43‘Rejoice, all you nations, with the LORD’s people.

For the LORD will take vengeance for the blood that was shed,

attack their enemies, and restore the LORD’s people and their land.'”

44Moses and Joshua, the son of Nun, spoke all the words of this song to the people. 45When they were finished, Moses said to them, 46“Take into your hearts these words of warning you have heard me speak today. Teach your children to diligently obey every word of these laws 47Your life depends on it. If you honor the LORD’s words you will live long in the land which you will possess when you cross the Jordan.”

48On that very day the LORD said to Moses, 49“Go into the Abarim mountains in the land of Moab and climb Mt. Nebo across the Jordan from Jericho. There you can look across at the land of Canaan I am giving to Israel. 50Then you will die on the mountain and join your ancestors just as Aaron your brother joined them when he died on Mt. Hor. 51The two of you disobeyed me in front of the Israelites at Meribath-Kadesh in the Zin wilderness. You did not honor my holiness before the people. 52You may look across and see the land I am giving to the Israelites, but you will not enter it.”

Commentary

1-3: A typical introduction to a Hebrew song.

4-6: He contrasts God’s fidelity with Israel’s perversity.

7- 9: Remember the distant past: God divided humanity and gave Jacob (Israel) a portion.

10-14: Remember the recent past: God took care of them in the wilderness. God is presented as their protector and provider of all their needs. In poetic hyperbole, verses 13 and 14 describe the abundance with which God sustained them.

15-18: Jeshurun is a rare name for Israel (Deut. 33:5, 25, and Isaiah 44:2 contain the other occurrences), and many ancient texts do not use it here. They grew fat, but in spite of God’s provision, Moses says, they turned against God and began worshiping other deities.

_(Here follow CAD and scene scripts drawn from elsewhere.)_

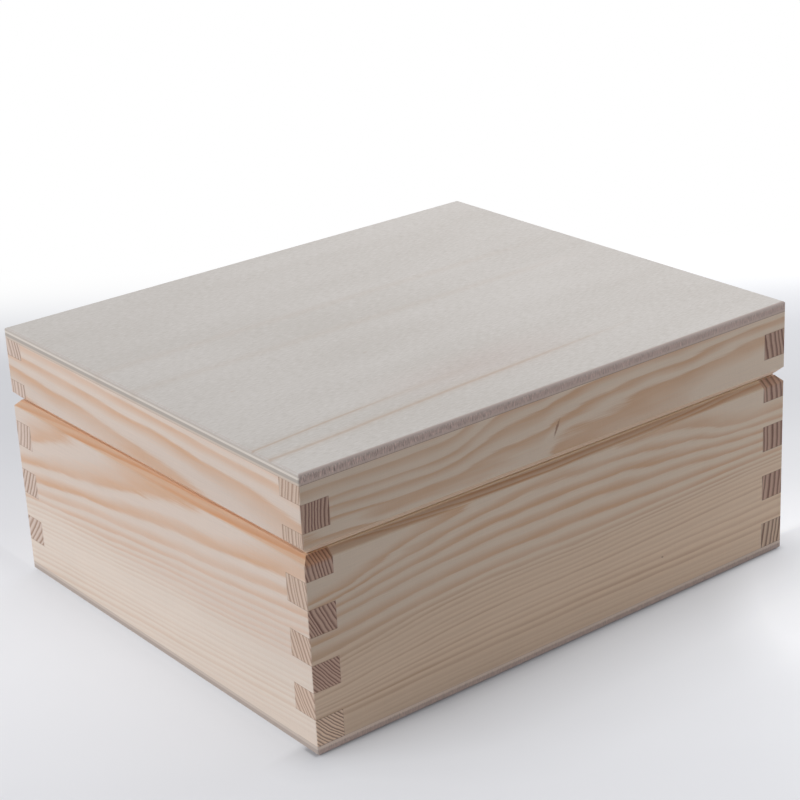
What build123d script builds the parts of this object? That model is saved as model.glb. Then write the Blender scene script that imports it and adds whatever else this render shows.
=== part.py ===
from build123d import *
import os
from math import ceil

# A comb-jointed pine box with a hinged lid and a divider grid.
# Millimetres. X runs along the front from left to right, Y from front to back, Z up.
# The origin is on the table, under the middle of the box.

# Carcass: four pine boards, glued up and closed top and bottom before the lid is sawn off
case_width = 222.0
case_depth = 189.0
board = 11.0
side_height = 96.5
finger = 10.0
panel = 4.0

# Sawing the lid off
saw_line = 68.2
saw_kerf = 3.0

# Edges worked after sawing
lid_rim_chamfer = 3.5
base_rim_chamfer = 2.5
top_round = 1.2
bottom_chamfer = 1.2
corner_round = 0.6
inner_rim_easing = 0.4

# Divider grid inside the base
divider = 4.0
divider_height = 56.0
cross_dividers = 2
groove_depth = 2.5
groove_play = 0.1
lap_play = 0.1
divider_easing = 0.5

# Butt hinges on the back rim
hinge_length = 30.0
hinge_inset = 45.0
pin_set_back = 2.2
barrel_radius = 1.5
pin_radius = 0.8
pin_play = 0.05
pin_grip = 0.02
knuckles = 5
knuckle_play = 0.1
leaf_width = 6.5
leaf = 1.0
leaf_play = 0.05
bed_play = 0.1
barrel_play = 0.2

# Countersunk slotted screws, two in each leaf
screw_spacing = 18.0
screw_length = 8.0
screw_head_radius = 1.6
screw_shank_radius = 0.8
screw_play = 0.02
slot_width = 0.4
slot_depth = 0.35

# Places worked out from the sizes above
split = panel + saw_line
lid_side_top = panel + side_height - saw_kerf
case_height = lid_side_top + panel
pin_y = case_depth / 2 - pin_set_back
inner_width = case_width - 2 * board
inner_depth = case_depth - 2 * board
knuckle_length = hinge_length / knuckles
screw_y = pin_y - (barrel_radius + leaf_width) / 2
hinge_centres = {"left": hinge_inset - case_width / 2, "right": case_width / 2 - hinge_inset}
screw_xs = [x + s * screw_spacing / 2 for x in hinge_centres.values() for s in (-1, 1)]

LOW = (Align.CENTER, Align.CENTER, Align.MIN)
HIGH = (Align.CENTER, Align.CENTER, Align.MAX)


def comb_heights(first):
    """Low and high edge of every second finger, counted up from the bottom of the sides."""
    bands = []
    for n in range(first, ceil(side_height / finger), 2):
        bands.append((n * finger, min((n + 1) * finger, side_height)))
    return bands


def comb_board(length, notches):
    """A whole board, drawn on its face and notched at both ends for the fingers that cross it."""
    outline = Rectangle(length, side_height, align=(Align.CENTER, Align.MIN))
    for low, high in notches:
        for end in (-1, 1):
            place = Pos(end * (length - board) / 2, low)
            outline -= place * Rectangle(board, high - low, align=(Align.CENTER, Align.MIN))
    return extrude(outline, board)


def outer_form(low, high):
    """The space that the box fills between two heights, before its edges are worked."""
    return Pos(0, 0, low) * Box(case_width, case_depth, high - low, align=LOW)


def edges_round(form, end):
    """The four edges round the lowest face of a form, for end 0, or round its highest, for end -1."""
    return form.faces().sort_by(Axis.Z)[end].edges()


def rim_flare(up):
    """What sanding takes off the inner edge of a rim: a shallow flare that opens to the saw line."""
    eased = 2 * inner_rim_easing
    opening = Pos(0, 0, split) * Rectangle(inner_width + eased, inner_depth + eased)
    throat = Pos(0, 0, split + up * inner_rim_easing) * Rectangle(inner_width, inner_depth)
    return loft([opening, throat])


def standing(board_solid, turn, face_y):
    """Stands a board that was drawn flat on the bottom panel, with its face at face_y."""
    upright = Pos(0, face_y, panel) * Rot(90, 0, 0) * board_solid
    return Rot(0, 0, turn) * upright


def divider_centres():
    """Where the cross dividers stand along the box, for compartments of equal width."""
    pitch = (inner_width - cross_dividers * divider) / (cross_dividers + 1) + divider
    first = -pitch * (cross_dividers - 1) / 2
    return [first + n * pitch for n in range(cross_dividers)]


def divider_panel(length, slots, slot_base):
    """An upright divider drawn on its face, slotted halfway, with its upper edges eased."""
    outline = Rectangle(length, divider_height, align=(Align.CENTER, Align.MIN))
    slot = Rectangle(divider + lap_play, divider_height / 2, align=(Align.CENTER, Align.MIN))
    for x in slots:
        outline -= Pos(x, slot_base) * slot
    sheet = extrude(outline, divider / 2, both=True)
    upright = Pos(0, 0, panel) * Rot(90, 0, 0) * sheet
    top_faces = upright.faces().filter_by(Axis.Z).group_by(Axis.Z)[-1]
    long_edges = [edge for face in top_faces for edge in face.edges().filter_by(Axis.X)]
    return chamfer(long_edges, divider_easing)


def groove(x, y, along_x, along_y):
    """Groove that runs from the bottom panel out through the rim."""
    return Pos(x, y, panel) * Box(along_x, along_y, saw_line, align=LOW)


def knuckle_spans(x, first):
    """Start of every second knuckle of a hinge centred at x."""
    start = x - hinge_length / 2
    return [start + n * knuckle_length for n in range(first, knuckles, 2)]


def rod(x, y, z, radius, length):
    """A round bar along X that starts at x."""
    return Pos(x, y, z) * Rot(0, 90, 0) * Cylinder(radius, length, align=LOW)


def hinge_leaf(x, first, up, pin_fit):
    """One leaf of a butt hinge: the plate in its gain, its knuckles and its countersunk holes."""
    plate_edge = pin_y - barrel_radius - bed_play
    plate_end = pin_y - leaf_width
    plate_z = split + up * (leaf_play + leaf / 2)
    plate = Pos(x, (plate_edge + plate_end) / 2, plate_z) * Box(hinge_length, plate_edge - plate_end, leaf)
    for start in knuckle_spans(x, first):
        middle = start + knuckle_length / 2
        tongue = Pos(middle, (plate_edge + pin_y) / 2, plate_z)
        plate += tongue * Box(knuckle_length - knuckle_play, pin_y - plate_edge, leaf)
        plate += rod(start + knuckle_play / 2, pin_y, split, barrel_radius, knuckle_length - knuckle_play)
    plate -= rod(x - hinge_length / 2, pin_y, split, pin_radius + pin_fit, hinge_length)
    for side in (-1, 1):
        plate -= screw(x + side * screw_spacing / 2, up, screw_play, 0)
    return plate


def screw(x, up, play, slot):
    """A blunt screw that points away from the saw line, its head as high as the leaf, wider by play."""
    shank = screw_shank_radius + play
    end = screw_length + play
    profile = Polyline((0, 0), (screw_head_radius, 0), (shank, leaf), (shank, end), (0, end), close=True)
    body = revolve(Plane.XZ * make_face(profile), Axis.Z)
    if slot:
        body -= Box(2 * screw_head_radius, slot_width, 2 * slot)
    if up < 0:
        body = Rot(180, 0, 0) * body
    return Pos(x, screw_y, split + up * leaf_play) * body


def screw_hole(x, up):
    """The hole drilled in a rim for one screw, with a flat bottom."""
    away = LOW if up > 0 else HIGH
    drilled = Cylinder(screw_shank_radius + screw_play, screw_length + screw_play, align=away)
    return Pos(x, screw_y, split + up * leaf_play) * drilled


def hinge_bed(x, up):
    """What is cut from a rim for one hinge: the gain for the plate and the hollow for the barrel."""
    far = pin_y - leaf_width - bed_play
    length = hinge_length + 2 * bed_play
    away = LOW if up > 0 else HIGH
    gain = Pos(x, (far + pin_y) / 2, split) * Box(length, pin_y - far, leaf_play + leaf, align=away)
    return gain + rod(x - length / 2, pin_y, split, barrel_radius + barrel_play, length)


parts = {}

# Whole boards, drawn flat and stood up. Counted from the bottom, the first, third and further odd
# fingers belong to the left and right boards and the even ones to the front and back boards.
side_fingers = comb_heights(0)
front_fingers = comb_heights(1)
long_board = comb_board(case_width, side_fingers)
short_board = comb_board(case_depth, front_fingers)
whole_boards = {
    "front": standing(long_board, 0, -case_depth / 2 + board),
    "right": standing(short_board, 90, -case_width / 2 + board),
    "back": standing(long_board, 180, -case_depth / 2 + board),
    "left": standing(short_board, -90, -case_width / 2 + board),
}

# The lid is sawn off, both rims are chamfered, and the rest of the outside is sanded by hand: the
# top edges are rounded over, the bottom edges broken and the corners eased.
base_form = outer_form(0, split)
base_form = chamfer(edges_round(base_form, 0), bottom_chamfer)
base_form = chamfer(edges_round(base_form, -1), base_rim_chamfer)
lid_form = outer_form(split, case_height)
lid_form = chamfer(edges_round(lid_form, 0), lid_rim_chamfer)
lid_form = fillet(edges_round(lid_form, -1), top_round)
eased_corners = extrude(RectangleRounded(case_width, case_depth, corner_round), case_height)
base_form = (base_form & eased_corners) - rim_flare(-1)
lid_form = (lid_form & eased_corners) - rim_flare(1)
for name, whole in whole_boards.items():
    parts[f"base_{name}_board"] = whole & base_form
    parts[f"lid_{name}_board"] = Pos(0, 0, -saw_kerf) * whole & lid_form
sheet = Box(case_width, case_depth, panel, align=LOW)
parts["bottom_panel"] = sheet & base_form
parts["top_panel"] = Pos(0, 0, lid_side_top) * sheet & lid_form

# Divider grid: the long divider is slotted from above, the cross dividers from below
long_divider_length = inner_width + 2 * groove_depth - groove_play
cross_divider_length = inner_depth + 2 * groove_depth - groove_play
centres = divider_centres()
parts["long_divider"] = divider_panel(long_divider_length, centres, divider_height / 2)
cross = Rot(0, 0, 90) * divider_panel(cross_divider_length, [0], 0)
for number, x in enumerate(centres, start=1):
    parts[f"cross_divider_{number}"] = Pos(x, 0, 0) * cross

groove_width = divider + groove_play
for x in centres:
    for name, y in (("front", -1), ("back", 1)):
        place_y = y * (inner_depth + groove_depth) / 2
        parts[f"base_{name}_board"] -= groove(x, place_y, groove_width, groove_depth)
for name, x in (("left", -1), ("right", 1)):
    place_x = x * (inner_width + groove_depth) / 2
    parts[f"base_{name}_board"] -= groove(place_x, 0, groove_depth, groove_width)

# Hinges: three knuckles on the base leaf, two on the lid leaf, one pin through both
for name, x in hinge_centres.items():
    parts["base_back_board"] -= hinge_bed(x, -1)
    parts["lid_back_board"] -= hinge_bed(x, 1)
    parts[f"{name}_hinge_base_leaf"] = hinge_leaf(x, 0, -1, pin_grip)
    parts[f"{name}_hinge_lid_leaf"] = hinge_leaf(x, 1, 1, pin_play)
    parts[f"{name}_hinge_pin"] = rod(x - hinge_length / 2, pin_y, split, pin_radius, hinge_length)

# Screws, and their holes in the rims
for name, up in (("base", -1), ("lid", 1)):
    for x in screw_xs:
        parts[f"{name}_back_board"] -= screw_hole(x, up)
    parts[f"{name}_hinge_screws"] = Compound([screw(x, up, 0, slot_depth) for x in screw_xs])

os.makedirs("parts", exist_ok=True)
for node, shape in parts.items():
    export_step(shape, f"parts/{node}.step")
    print(f"{node}: volume {shape.volume:.1f} mm3")
print(f"box {case_width} x {case_depth} x {case_height:.1f} mm")
print(f"saw line at {split:.1f} mm, pin at y {pin_y:.2f} mm")
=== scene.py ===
import random
from dataclasses import dataclass
from math import radians

import bpy
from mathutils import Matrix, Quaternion, Vector


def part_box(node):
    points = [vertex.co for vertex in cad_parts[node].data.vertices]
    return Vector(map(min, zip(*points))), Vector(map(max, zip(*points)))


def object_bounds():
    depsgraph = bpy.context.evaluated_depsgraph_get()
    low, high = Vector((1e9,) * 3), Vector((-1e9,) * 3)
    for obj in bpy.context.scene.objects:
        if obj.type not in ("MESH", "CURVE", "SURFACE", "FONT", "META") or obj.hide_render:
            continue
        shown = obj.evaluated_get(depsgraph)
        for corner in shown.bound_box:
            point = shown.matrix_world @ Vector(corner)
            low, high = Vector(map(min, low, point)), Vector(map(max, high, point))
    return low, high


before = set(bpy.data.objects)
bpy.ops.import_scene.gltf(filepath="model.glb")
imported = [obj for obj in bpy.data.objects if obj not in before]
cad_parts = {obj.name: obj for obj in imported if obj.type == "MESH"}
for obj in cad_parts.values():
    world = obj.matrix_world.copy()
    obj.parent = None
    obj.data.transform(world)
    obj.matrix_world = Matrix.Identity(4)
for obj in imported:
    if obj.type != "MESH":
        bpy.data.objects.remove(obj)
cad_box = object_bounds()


# The view: the box stands with its near corner between the two faces in view, seen from a little
# above the lid through a long lens, with the camera leaning three degrees to one side.
eye = Vector((-0.44304, -0.58479, 0.36499))
sight = Vector((0.56113, 0.73721, -0.37637))
camera_lean = radians(-3.0)
view_camera = bpy.data.cameras.new("view_camera")
view_camera.lens = 94.2
view_camera.sensor_width = 36.0
viewer = bpy.data.objects.new("viewer", view_camera)
viewer.location = eye
viewer.rotation_mode = "QUATERNION"
viewer.rotation_quaternion = sight.to_track_quat("-Z", "Y") @ Quaternion((0, 0, 1), camera_lean)
bpy.context.scene.collection.objects.link(viewer)
bpy.context.scene.camera = viewer
bpy.context.scene.view_settings.view_transform = "Standard"


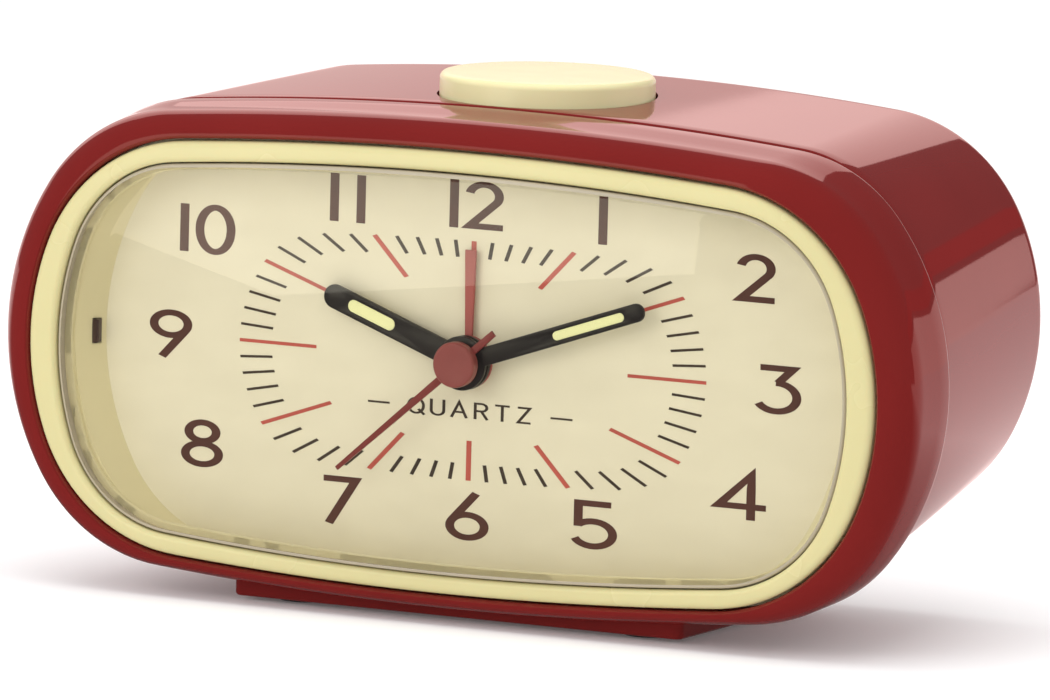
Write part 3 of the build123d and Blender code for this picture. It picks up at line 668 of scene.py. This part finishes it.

19-27: Moses describes God’s anger at their apostasy. Verse 24 recalls the story of the poisonous snakes that killed so many of them. God will send other “enemies,” he says, to systematically destroy them. The mention of streets and homes in verse 25 indicates that God’s anger comes at the time after they had begun to settle towns and villages in Moab. God pauses in verse 27 and considers that the destruction of Israel might give their enemies reason to think they were responsible for Israel’s defeat rather than God.

28-33: The nations that God has used to punish Israel, however, are mistaken. After all, how could they think they could be successful unless God allowed it?

34-35: Because these other nations are so cruel, God will then turn and punish them.

36-38: God will vindicate Israel, and this will challenge their enemies’ gods.

39-42: The poem continues with a powerful declaration that God is the God before whom no other gods can stand.

43: The poem ends with a call to praise God — even the other gods should praise God!

44-47: Now we are told that both Moses and Joshua gave the song to Israel: Joshua is being primed as the next leader. Moses exhorts the people again to be faithful to the covenant law.

48-52: So, on the very day that Moses sang his song recounting their past, God tells him it’s all over for him. Up the mountain he must go, there to die. He can see the land, but he can’t enter it, all because he and Aaron insulted God ‘way back at Meribah (you may want to review Numbers 20:1-13). In spite of this announcement, however, Moses will pronounce “blessings” on the tribes before he ascends Mt. Nebo (see chapter 33).

Takeaway

God knew that Israel would turn away after they settled the land of Canaan, and God already plans to rescue them. Do you know that God already knows how you will turn away? Do you know that God has already planned for your rescue?